There were bonfires and BBQs, lock ins at Truffle Pigs, hiking adventures, burgers at The Siding, road trips to Golden, lazy afternoon drinks by Emerald Lake, home-cooked meals and movies at my place. I loved it all.
But it wasn’t all good. In a lot of ways it was the hardest part of my trip. During my time in Field I started to feel increasingly disconnected from Trav after spending more than two months apart.
I struggled with loneliness a lot. It took me a while to make friends and I spent a lot of time by myself which I thought I would be OK with. Turns out that I wasn’t. I am not as introverted as I once thought and more than a couple of days away from people left me feeling very lonely and isolated.
I also got bored at times. It rained a lot during my time in the Rockies and there was also a very smoky week when the smoke from the wildfires raging in Washington State drifted over, blocking out the sun and leaving the acrid taste of smoke in my mouth when I went outside. I was housebound a lot. I ended up hiking in the freezing rain a couple of times just to get out of the house. It was actually kind of beautiful.

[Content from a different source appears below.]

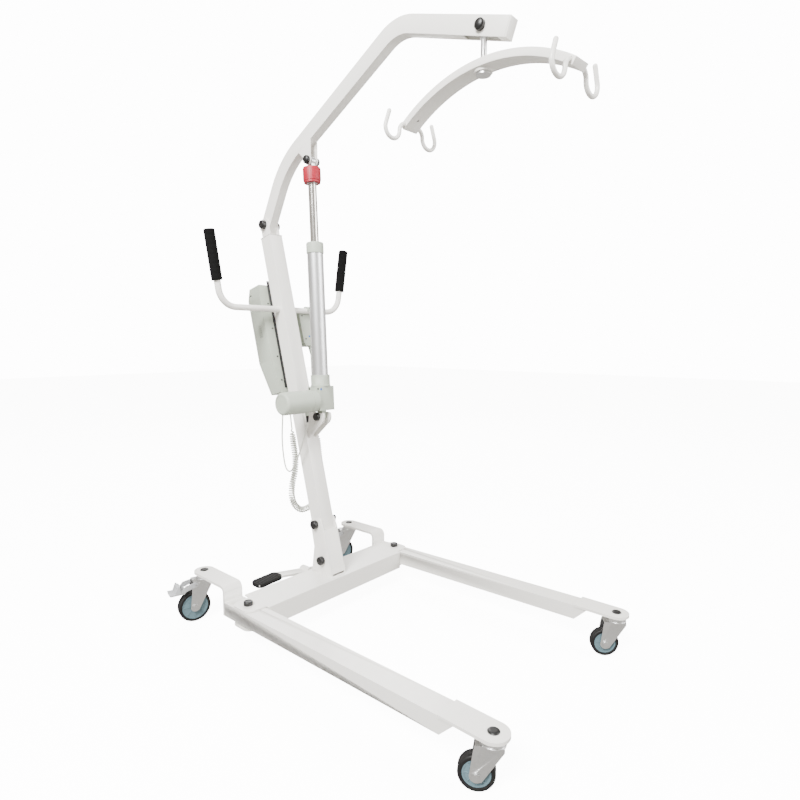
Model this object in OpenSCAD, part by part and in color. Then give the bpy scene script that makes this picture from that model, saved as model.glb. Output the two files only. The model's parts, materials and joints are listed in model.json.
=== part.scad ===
// Floor-standing patient lift hoist.
// Origin on the floor, midway between the two leg pivots.
// +Z up, the legs reach forward along -Y, and the carer stands on the +Y side.
// Left and right are the carer's: left is -X.

/* [Base] */
// Distance from the centre plane to each leg pivot
pivot_x = 312; // [280:1:380]
// Length of a leg from its pivot to the front castor pin
leg_front = 810; // [600:5:1000]
// Length from a leg pivot back to the rear castor pin
leg_rear = 235; // [200:1:290]
// Width of the leg tube
leg_w = 60; // [50:1:75]
// Height of the leg tube
leg_h = 40; // [32:1:50]
// Wall of the leg tube
leg_wall = 2.5; // [2:0.5:4]
// Height of the leg's top face above the floor at its pivot
leg_top = 107.5; // [104:0.5:130]
// Upward slope of each leg towards the front, in degrees
leg_rise = 0.8; // [0:0.1:1.2]
// Outward splay of each leg at rest, in degrees
leg_splay = 0.4; // [0:0.1:1]
// Depth of the crossbar from front to back
crossbar_d = 120; // [110:1:150]
// Thickness of the plates above and below the crossbar
plate_t = 4; // [3:0.5:6]
// Thickness of the bent flat bar that carries a rear castor
bracket_t = 8; // [6:0.5:10]
// Height of the rear bracket's top face above the floor
bracket_top = 152; // [150:1:170]
// Thickness of the front castor plate
toe_t = 7; // [5:0.5:9]
// Height of the front castor plate's top face above the floor
toe_top = 121; // [119:0.5:140]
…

As I only worked three days a week, I quite often would have four or five days off in a row which was great when the weather was nice or I had people to hang out with but not so much when it was raining and I was by myself. I watched a lot of Netflix and read a lot of books and there is only so much of that you can do.
By the last couple of weeks I had met enough people and was settled enough that the feelings of loneliness had passed. I really started feeling like I was settling in and then it was time to leave. Isn’t that the way it always goes?
From wanting to leave early to not wanting to leave at all and crying on the bus ride to Vancouver because I already missed it, my relationship with Field was complicated. I loved it, I hated it at times, but mostly I feel like it was a home to me. And I think I needed that.
And I finally got to live in the mountains, if only for a short time.